🤖 AI Summary
This work addresses the trade-off between speed and generation quality in few-step diffusion distillation, where existing approaches that combine reinforcement learning (RL) with distillation often rely on unreliable sample-level rewards, leading to misaligned optimization objectives. The authors propose GDMD, a novel framework that treats the gradients from Distribution Matching Distillation (DMD) as implicit target tensors to construct gradient-level reward signals. This enables direct evaluation of the quality of distillation updates, aligning the RL policy with the distillation objective without resorting to conventional pixel-based scoring mechanisms. The method further achieves adaptive weight synchronization during training. Experiments demonstrate that the resulting 4-step generator surpasses both multi-step teacher models and current DMDR methods on GenEval and human preference evaluations, establishing a new state of the art in few-step generation and exhibiting strong scalability.
📝 Abstract
Diffusion distillation, exemplified by Distribution Matching Distillation (DMD), has shown great promise in few-step generation but often sacrifices quality for sampling speed. While integrating Reinforcement Learning (RL) into distillation offers potential, a naive fusion of these two objectives relies on suboptimal raw sample evaluation. This sample-based scoring creates inherent conflicts with the distillation trajectory and produces unreliable rewards due to the noisy nature of early-stage generation.

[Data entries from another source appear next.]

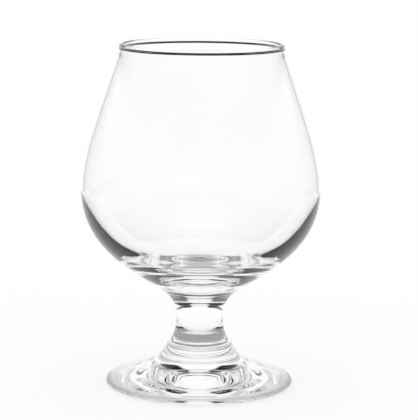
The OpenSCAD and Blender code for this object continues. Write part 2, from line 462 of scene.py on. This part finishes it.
class SNIFTER_OT_stem(bpy.types.Operator):
    """Turn the short pressed stem, from its collar to its neck"""
    bl_idname = "snifter.stem"
    bl_label = "Stem"

    def execute(self, context):
        size, glass = context.scene.snifter_stem, context.scene.snifter_glass
        lean_in = leaning(-size.collar_slope)
        collar = Vector((size.collar / 2, 0))
        shoulder = Vector((collar.x - size.collar_height * math.tan(size.collar_slope) / 2,
                           size.collar_height))
        waist = Vector((size.waist / 2, size.waist_share * size.height))
        neck = Vector((size.neck / 2, size.height))
        over, under = neck.y - waist.y, waist.y - shoulder.y

        half = Outline(Vector((0, 0)))
        half.line(collar)
        half.curve(collar + Vector((0, size.collar_height / 2)),
                   shoulder - size.collar_height / 3 * lean_in, shoulder)
        half.curve(shoulder + size.under_waist_shares[0] * under * lean_in,
                   waist - Vector((0, size.under_waist_shares[1] * under)), waist)
        half.curve(waist + Vector((0, size.over_waist_shares[0] * over)),
                   neck - size.over_waist_shares[1] * over * leaning(size.neck_slope), neck)
        half.line(Vector((0, size.height)))
        piece = turned("glass_stem", half.raised(STEM_LOW.z), glass)
        finish_piece(piece, "stem", glass, [(STEM_LOW.z, collar.x), (STEM_HIGH.z, neck.x)])
        return {"FINISHED"}


class SNIFTER_OT_foot(bpy.types.Operator):
    """Turn the pressed foot, with its dome, its disc and the shallow hollow underneath"""
    bl_idname = "snifter.foot"
    bl_label = "Foot"

    def execute(self, context):
        size, stem, glass = context.scene.snifter_foot, context.scene.snifter_stem, context.scene.snifter_glass
        edge, half_edge, collar = size.width / 2, size.edge / 2, stem.collar / 2
        rest_out = Vector((edge - size.rest_inset + size.rest_width / 2, 0))
        rest_in = rest_out - Vector((size.rest_width, 0))
        brow = Vector((edge - half_edge, size.edge))
        side = Vector((edge, half_edge))
        out = Vector((size.dome_radius, size.disc_height))
        seat = Vector((collar + size.ledge, size.height - size.ledge_round))
        fall, spread = seat.y - out.y, brow.x - out.x
        inward, reach = leaning(-size.edge_slope), size.hollow_share * rest_in.x

        half = Outline(Vector((0, size.hollow)))
        half.curve(Vector((reach, size.hollow)), Vector(((reach + rest_in.x) / 2, size.hollow / 2)), rest_in)
        half.line(rest_out)
        half.curve(Vector((edge - size.rest_inset / 3, 0)), side - Vector((0, half_edge / 2)), side)
        half.curve(side + Vector((0, half_edge / 2)), brow - half_edge / 2 * inward, brow)
        half.curve(brow + size.edge_shares[0] * spread * inward,
                   out - size.edge_shares[1] * spread * leaning(-size.disc_slope), out)
        half.curve(out + size.disc_share * fall * leaning(-size.disc_slope),
                   seat - size.dome_share * fall * leaning(-size.dome_slope), seat)
        half.arc(seat - Vector((size.ledge_round, 0)), size.ledge_round, 0, math.pi / 2)
        half.line(Vector((collar, size.height)))
        half.line(Vector((0, size.height)))
        piece = turned("glass_foot", half, glass)
        finish_piece(piece, "foot", glass, [(size.height, collar)])
        return {"FINISHED"}


class SNIFTER_OT_stage(bpy.types.Operator):
    """Lay the pale table, set the soft light round it and place the camera"""
    bl_idname = "snifter.stage"
    bl_label = "Stage"

    def execute(self, context):
        look = context.scene.snifter_studio
        self.table(look)
        self.screen(look)
        self.light(look)
        self.camera(look)
        scene = context.scene
        scene.view_settings.view_transform = "Standard"
        cycles = scene.cycles
        cycles.max_bounces = cycles.transmission_bounces = cycles.glossy_bounces = look.bounces
        cycles.transparent_max_bounces = look.clear_bounces
        return {"FINISHED"}

    def table(self, look):
        """Pale table, which keeps the shadow of the glass and glows outside it. Under the glass the glow is
        cut in a disc, a painted shadow.
        """
        bpy.ops.object.select_all(action="DESELECT")
        bpy.ops.mesh.primitive_plane_add(size=look.table, location=(0, 0, -look.gap))
        table = bpy.context.object
        table.name = "table"
        bpy.ops.object.transform_apply(location=True)
        material = bpy.data.materials.new("pale_table")
        recipe = Recipe(material)
        rays = recipe.node("ShaderNodeLightPath")
        seen = rays.value("Is Camera Ray") + rays.value("Is Glossy Ray") + rays.value("Is Transmission Ray")
        place = recipe.node("ShaderNodeTexCoord").value("Object")
        away = recipe.node("ShaderNodeVectorMath", {"operation": "LENGTH"}, {0: place}).value("Value")
        # Painted shadow: the glow fades out towards the axis, which darkens the table in a disc under the
        # glass.
        glow = away.fade(look.shade - look.shade_soft, look.shade) * (1 - look.pale - look.shade_glow)
        glow = (glow + look.shade_glow) * seen.maths("MINIMUM", seen, 1.0)
        shader = recipe.node("ShaderNodeBsdfPrincipled", {}, {
            "Base Color": (look.pale, look.pale, look.pale, 1), "Roughness": 1.0, "Specular IOR Level": 0.0,
            "Emission Color": (1, 1, 1, 1), "Emission Strength": glow})
        recipe.node("ShaderNodeOutputMaterial", {}, {"Surface": shader.value("BSDF")})
        table.data.materials.append(material)

    def screen(self, look):
        """Black band over the glass, which only light that the glass bends can reach."""
        bpy.ops.object.select_all(action="DESELECT")
        low = look.screen_low - look.screen_soft / 2
        middle = (look.screen_high + low) / 2
        bpy.ops.mesh.primitive_cylinder_add(vertices=look.screen_steps, radius=look.screen,
                                            depth=look.screen_high - low, end_fill_type="NOTHING",
                                            location=(0, 0, middle))
        screen = bpy.context.object
        screen.name = "screen"
        bpy.ops.object.transform_apply(location=True)
        bpy.ops.object.shade_smooth()
        material = bpy.data.materials.new("screen_cloth")
        recipe = Recipe(material)
        place = recipe.node("ShaderNodeTexCoord").value("Object")
        height = recipe.node("ShaderNodeSeparateXYZ", {}, {0: place}).value("Z")
        diffuse = recipe.node("ShaderNodeLightPath").value("Diffuse Depth")
        black = height.fade(low, low + look.screen_soft) * diffuse.none()
        cloth = recipe.node("ShaderNodeEmission", {}, {"Strength": look.dark}).value()
        clear = recipe.node("ShaderNodeBsdfTransparent").value()
        shader = recipe.node("ShaderNodeMixShader", {}, {0: black, 1: clear, 2: cloth}).value()
        recipe.node("ShaderNodeOutputMaterial", {}, {"Surface": shader})
        screen.data.materials.append(material)
        screen.visible_camera = screen.visible_diffuse = screen.visible_glossy = screen.visible_shadow = False

    def light(self, look):
        """White all round, but for the dark and the grey sides that thick glass bends into view."""
        world = bpy.data.worlds.new("studio")
        bpy.context.scene.world = world
        recipe = Recipe(world)
        rays = recipe.node("ShaderNodeLightPath")
        aim = recipe.node("ShaderNodeTexCoord").value("Generated")
        way = recipe.node("ShaderNodeSeparateXYZ", {}, {0: aim})
        rise = way.value("Z").maths("ARCSINE", way.value("Z"))
        turn = rise.maths("ABSOLUTE", rise.maths("ARCTAN2", way.value("X"), way.value("Y")))
        room = self.between(rise, look.room_low, look.room_high, look.soft) * (1 - look.dark)
        room = room * turn.fade(look.room_side - look.soft / 2, look.room_side + look.soft / 2)
        side = turn.fade(look.side_turn, look.side_turn + look.soft)
        side = side * (1 - turn.fade(look.side_back, look.side_back + look.soft))
        side = side * self.between(rise, look.side_low, look.side_high, look.soft) * (1 - look.side_grey)
        side = side * (1 - rays.value("Glossy Depth").none())
        bent = rays.value("Is Transmission Ray") * rays.value("Diffuse Depth").none()
        shader = recipe.node("ShaderNodeBackground", {}, {
            "Color": (1, 1, 1, 1), "Strength": 1 - room.maths("MAXIMUM", room, side) * bent}).value()
        recipe.node("ShaderNodeOutputWorld", {}, {"Surface": shader})

    @staticmethod
    def between(angle, low, high, soft):
        """Rises from 0 to 1 over the lower angle, and falls again over the higher one."""
        return angle.fade(low - soft / 2, low + soft / 2) * (1 - angle.fade(high - soft / 2, high + soft / 2))

    def camera(self, look):
        """Camera at the place, tilt and lens that were fitted to the outline in the photograph."""
        bpy.ops.object.select_all(action="DESELECT")
        tilt = Matrix.Rotation(math.pi / 2 - look.camera_tilt, 4, "X")
        turn = tilt @ Matrix.Rotation(look.camera_roll, 4, "Z")
        bpy.ops.object.camera_add(location=look.camera_place, rotation=turn.to_euler())
        camera = bpy.context.object
        camera.data.sensor_width, camera.data.lens, camera.data.shift_x = look.sensor, look.lens, look.shift
        bpy.context.scene.camera = camera


class SNIFTER_PT_sidebar(bpy.types.Panel):
    """Sizes and steps of the snifter"""
    bl_label = "Snifter"
    bl_idname = "SNIFTER_PT_sidebar"
    bl_space_type = "VIEW_3D"
    bl_region_type = "UI"
    bl_category = "Snifter"

    def draw(self, context):
        for operator, group in PARTS:
            box = self.layout.box()
            box.operator(operator)
            owner = getattr(context.scene, group)
            for key in owner.__annotations__:
                box.prop(owner, key)


PARTS = [("snifter.bowl", "snifter_bowl"), ("snifter.stem", "snifter_stem"), ("snifter.foot", "snifter_foot"),
         ("snifter.stage", "snifter_studio")]
GROUPS = {"snifter_bowl": BowlSizes, "snifter_stem": StemSizes, "snifter_foot": FootSizes,
          "snifter_glass": GlassLook, "snifter_studio": StudioLook}
CLASSES = [*GROUPS.values(), SNIFTER_OT_bowl, SNIFTER_OT_stem, SNIFTER_OT_foot, SNIFTER_OT_stage,
           SNIFTER_PT_sidebar]


def register():
    for made in CLASSES:
        bpy.utils.register_class(made)
    for name, group in GROUPS.items():
        setattr(bpy.types.Scene, name, PointerProperty(type=group))


def unregister():
    for name in GROUPS:
        delattr(bpy.types.Scene, name)
    for made in reversed(CLASSES):
        bpy.utils.unregister_class(made)


def main():
    register()
    bpy.ops.snifter.foot()
    bpy.ops.snifter.stem()
    bpy.ops.snifter.bowl()
    bpy.ops.snifter.stage()


if __name__ == "__main__":
    main()
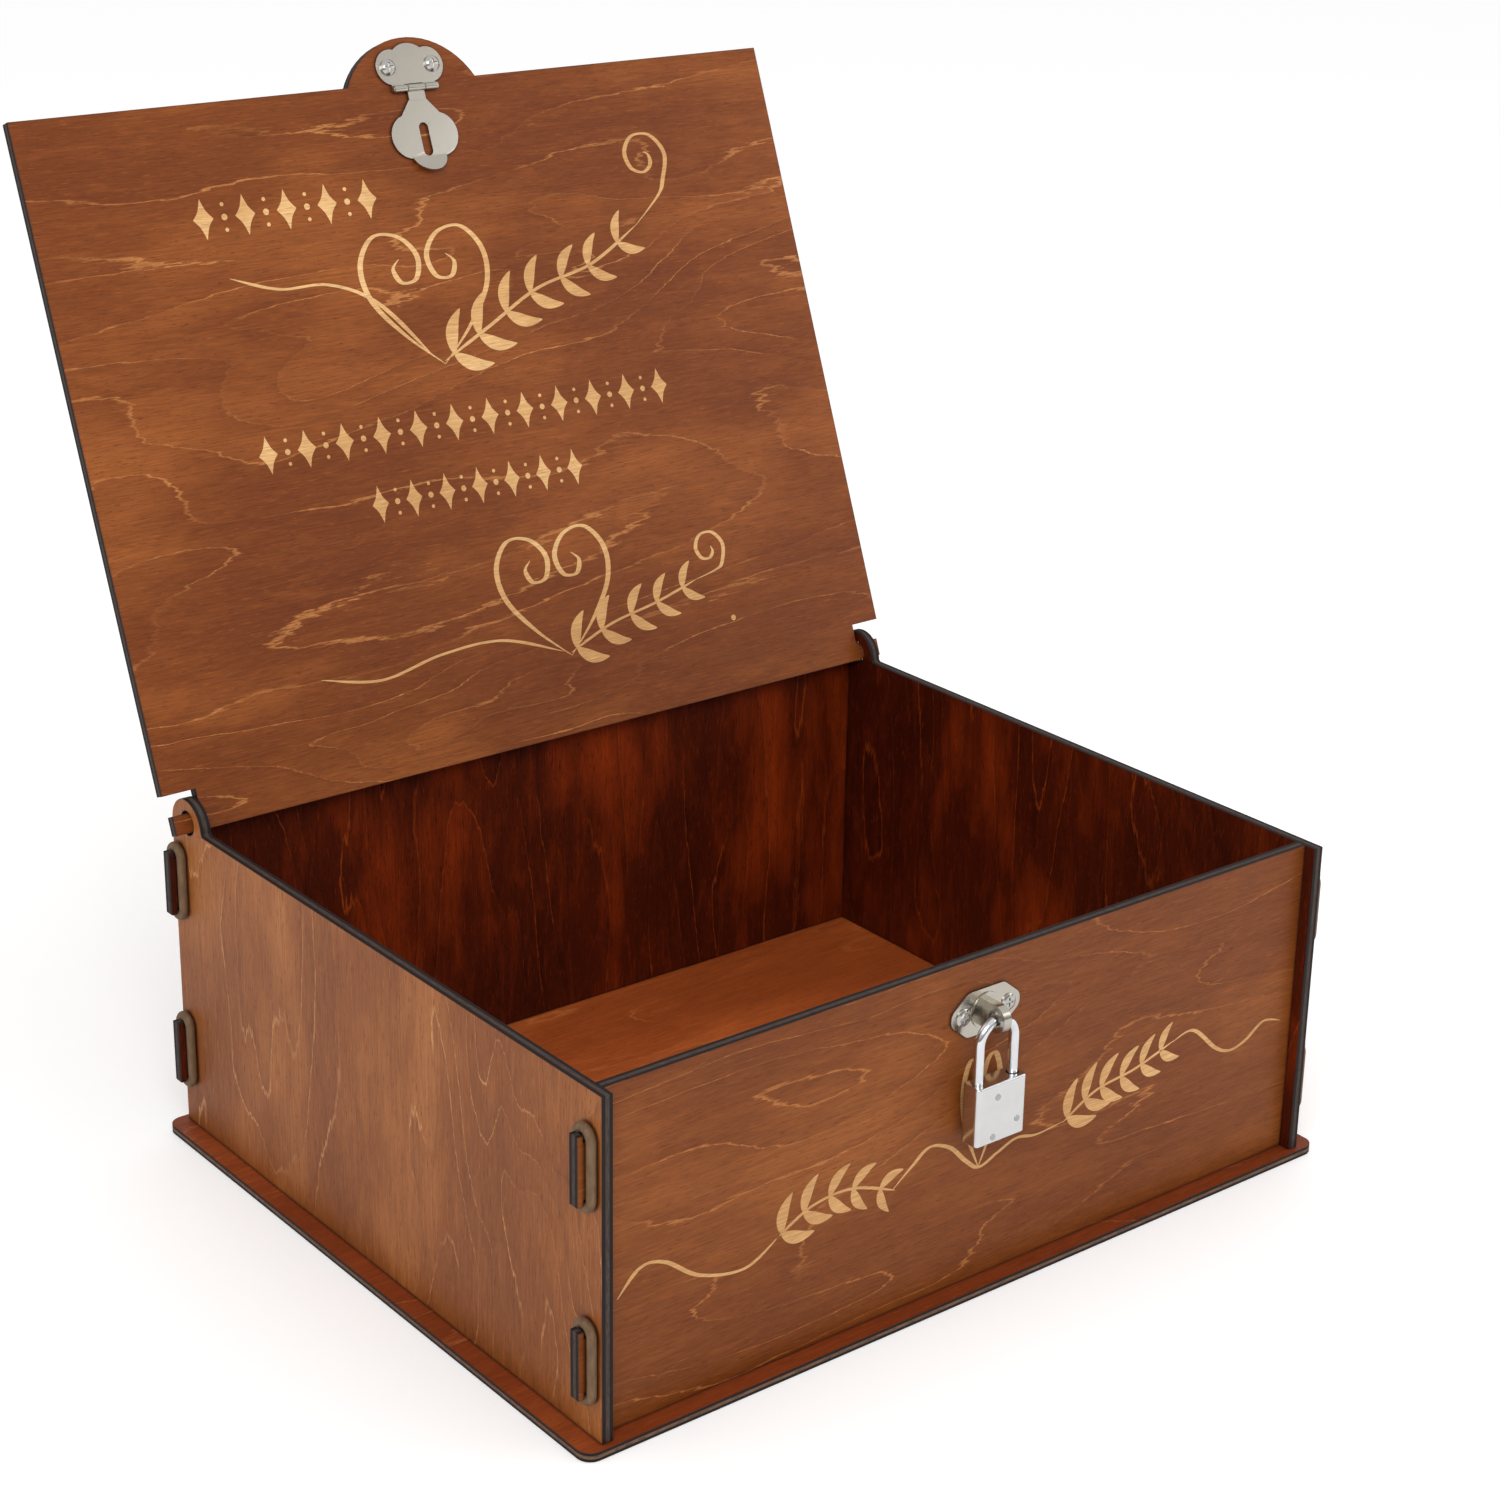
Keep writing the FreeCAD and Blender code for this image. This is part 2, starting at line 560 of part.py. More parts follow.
tools = [
    block("leaf_gap", gap, "6 * barrel", "barrel / 2 + neck_lap + 2 * barrel",
          "-(%s) / 2" % gap, "-5 * barrel", "barrel_at - 2 * barrel"),
    rod("leaf_bore", "pin_size / 2", "barrel_long + 2", "-barrel_long / 2 - 1",
        "-barrel_off", "barrel_at", "X"),
    rod("leaf_hole_left", "screw_shank / 2", "3 * plate", "-screw_out", "-ply / 2 - 2 * plate",
        "barrel_at + screw_up", "Y"),
    rod("leaf_hole_right", "screw_shank / 2", "3 * plate", "screw_out", "-ply / 2 - 2 * plate",
        "barrel_at + screw_up", "Y"),
]
made["hasp_leaf"] = on_lid(carve("hasp_leaf", blank, tools))

# ---- hasp pin -------------------------------------------------------------------
made["hasp_pin"] = on_lid(join("hasp_pin", [
    rod("pin_shaft", "pin_size / 2", "barrel_long", "-barrel_long / 2", "-barrel_off", "barrel_at", "X"),
    rod("pin_cap", "pin_size / 2 + pin_brim", "pin_head", "-barrel_long / 2 - pin_head", "-barrel_off",
        "barrel_at", "X"),
]))

# ---- hasp flap, folded flat on the inner face of the lid ------------------------
low = "-flap_off - plate"
wing = doc.addObject("Part::Wedge", "flap_wing")
for prop, text in (("Xmin", "-shoulder_wide / 2"), ("Xmax", "shoulder_wide / 2"),
                   ("X2min", "-neck_wide / 2"), ("X2max", "neck_wide / 2"),
                   ("Zmin", "0"), ("Zmax", "plate"), ("Z2min", "0"), ("Z2max", "plate"),
                   ("Ymin", "0"), ("Ymax", "shoulder_at - neck_long")):
    bind(wing, prop, text)
wing.Placement = Placement(Vector(), Rotation(Vector(1, 0, 0), 90))
place(wing, "0", "-flap_off", "barrel_at - shoulder_at")
lobes = "flap_wide / 2 - flap_lobe"
disc = [
    wing,
    rod("flap_lobe_left", "flap_lobe", "plate", "-(%s)" % lobes, low, "barrel_at - flap_mid", "Y"),
    rod("flap_lobe_right", "flap_lobe", "plate", lobes, low, "barrel_at - flap_mid", "Y"),
    block("flap_middle", "shoulder_wide", "plate", "lip_bend - shoulder_at", "-shoulder_wide / 2",
          low, "barrel_at - lip_bend"),
    block("flap_neck", "neck_wide", "plate", "neck_long + neck_lap", "-neck_wide / 2",
          "-flap_off - neck_step - plate", "barrel_at - neck_long - neck_lap"),
    rod("flap_barrel", "barrel / 2", "neck_wide", "-neck_wide / 2", "-barrel_off", "barrel_at", "X"),
]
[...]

To overcome these limitations, we propose GDMD, a novel framework that redefines the reward mechanism by prioritizing distillation gradients over raw pixel outputs as the primary signal for optimization. By reinterpreting the DMD gradients as implicit target tensors, our framework enables existing reward models to directly evaluate the quality of distillation updates. This gradient-level guidance functions as an adaptive weighting that synchronizes the RL policy with the distillation objective, effectively neutralizing optimization divergence. Empirical results show that GDMD sets a new SOTA for few-step generation. Specifically, our 4-step models outperform the quality of their multi-step teacher and substantially exceed previous DMDR results in GenEval and human-preference metrics, exhibiting strong scalability potential.